SET PROBLEM> Count the lines containing "type". Give the number alone.

INPUT MATERIAL>

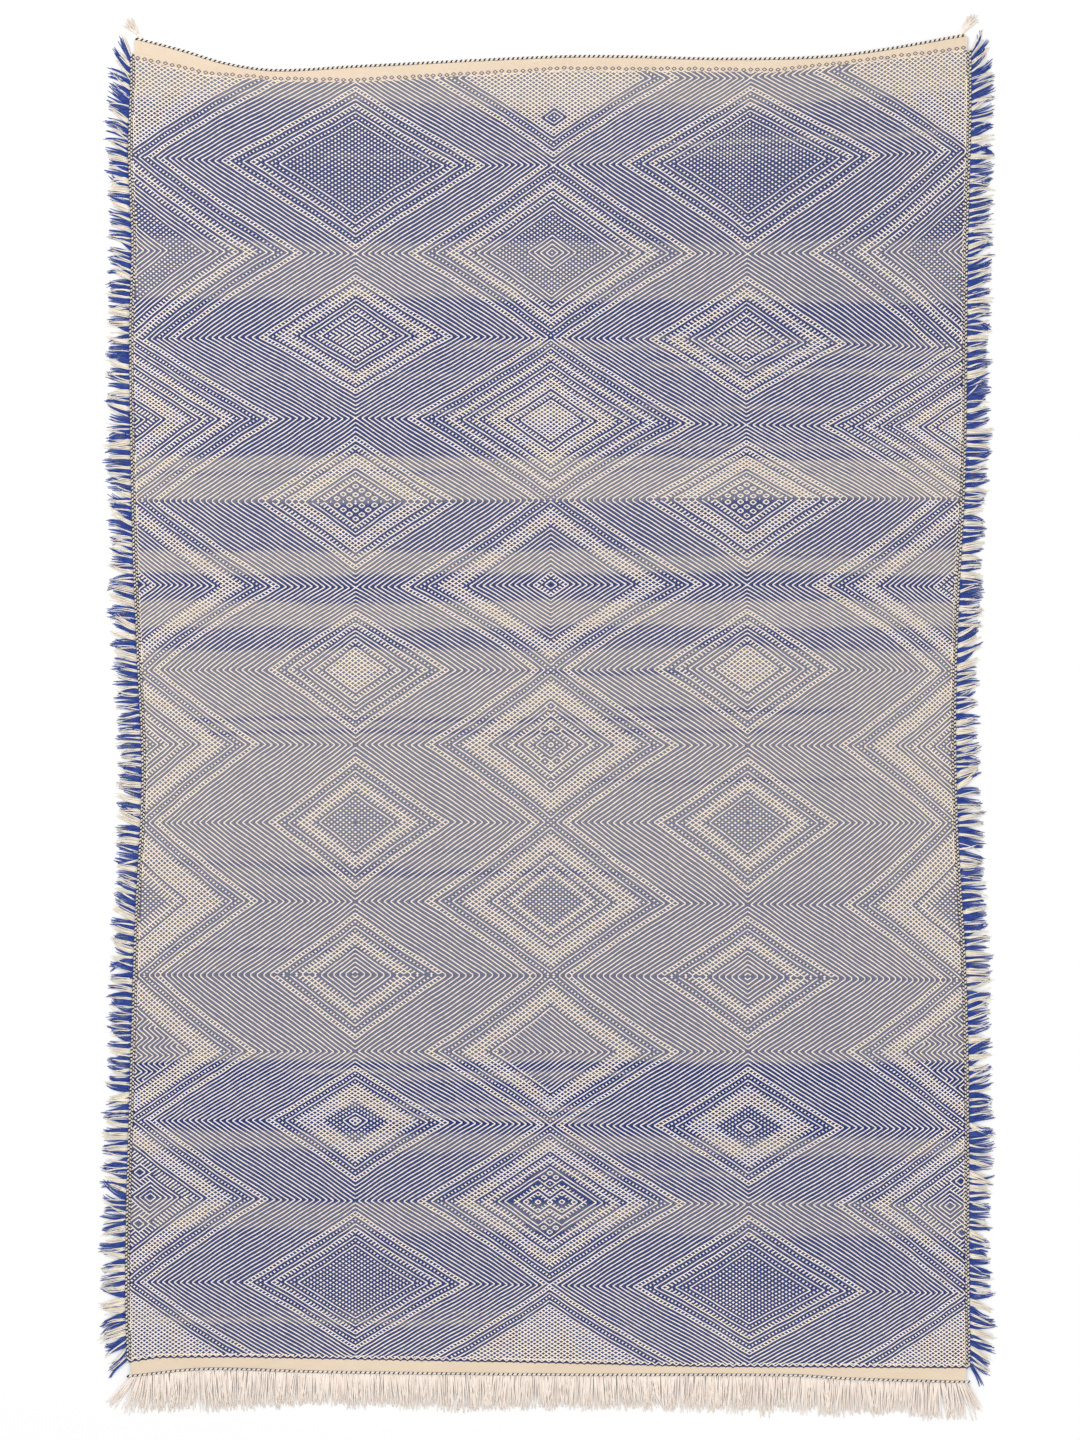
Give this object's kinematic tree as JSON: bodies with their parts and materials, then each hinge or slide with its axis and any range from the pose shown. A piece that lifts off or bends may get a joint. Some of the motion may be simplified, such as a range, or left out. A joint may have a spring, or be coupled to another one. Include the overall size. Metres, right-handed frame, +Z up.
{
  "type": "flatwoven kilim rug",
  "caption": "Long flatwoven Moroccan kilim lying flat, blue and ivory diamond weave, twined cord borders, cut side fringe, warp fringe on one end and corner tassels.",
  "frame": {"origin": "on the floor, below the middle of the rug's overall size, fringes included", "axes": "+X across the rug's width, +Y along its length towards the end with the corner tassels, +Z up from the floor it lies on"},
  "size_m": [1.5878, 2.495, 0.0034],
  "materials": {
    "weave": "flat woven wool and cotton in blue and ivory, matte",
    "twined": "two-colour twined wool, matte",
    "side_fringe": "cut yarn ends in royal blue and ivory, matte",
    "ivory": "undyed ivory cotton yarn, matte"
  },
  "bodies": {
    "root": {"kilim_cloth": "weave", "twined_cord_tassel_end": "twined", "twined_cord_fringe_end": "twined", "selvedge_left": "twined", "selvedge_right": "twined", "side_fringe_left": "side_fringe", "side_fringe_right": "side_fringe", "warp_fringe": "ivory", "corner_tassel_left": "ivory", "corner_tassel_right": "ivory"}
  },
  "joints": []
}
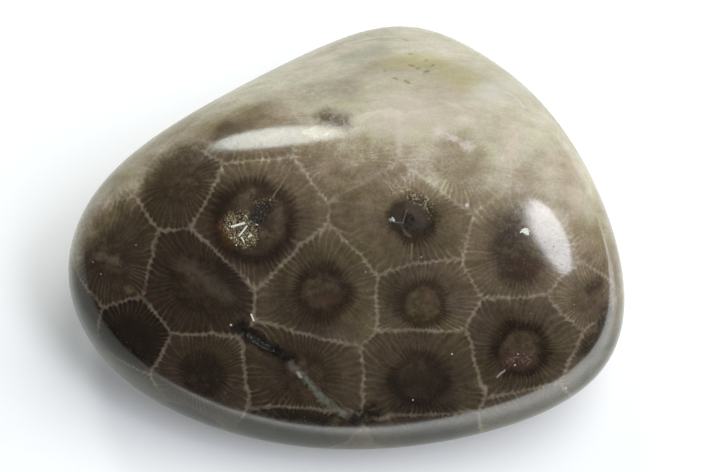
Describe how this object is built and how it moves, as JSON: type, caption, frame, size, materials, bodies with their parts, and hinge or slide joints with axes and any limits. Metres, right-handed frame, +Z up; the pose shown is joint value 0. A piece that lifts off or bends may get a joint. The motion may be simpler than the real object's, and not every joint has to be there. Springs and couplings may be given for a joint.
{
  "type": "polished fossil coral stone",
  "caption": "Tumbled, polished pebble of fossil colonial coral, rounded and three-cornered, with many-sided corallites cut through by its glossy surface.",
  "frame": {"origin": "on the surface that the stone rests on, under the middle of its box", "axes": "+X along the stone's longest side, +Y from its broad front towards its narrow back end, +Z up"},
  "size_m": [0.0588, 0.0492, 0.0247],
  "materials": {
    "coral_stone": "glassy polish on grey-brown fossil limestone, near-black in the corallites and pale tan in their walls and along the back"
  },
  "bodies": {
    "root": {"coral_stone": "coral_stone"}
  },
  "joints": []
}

ANSWER FOR THIS EXERCISE> 3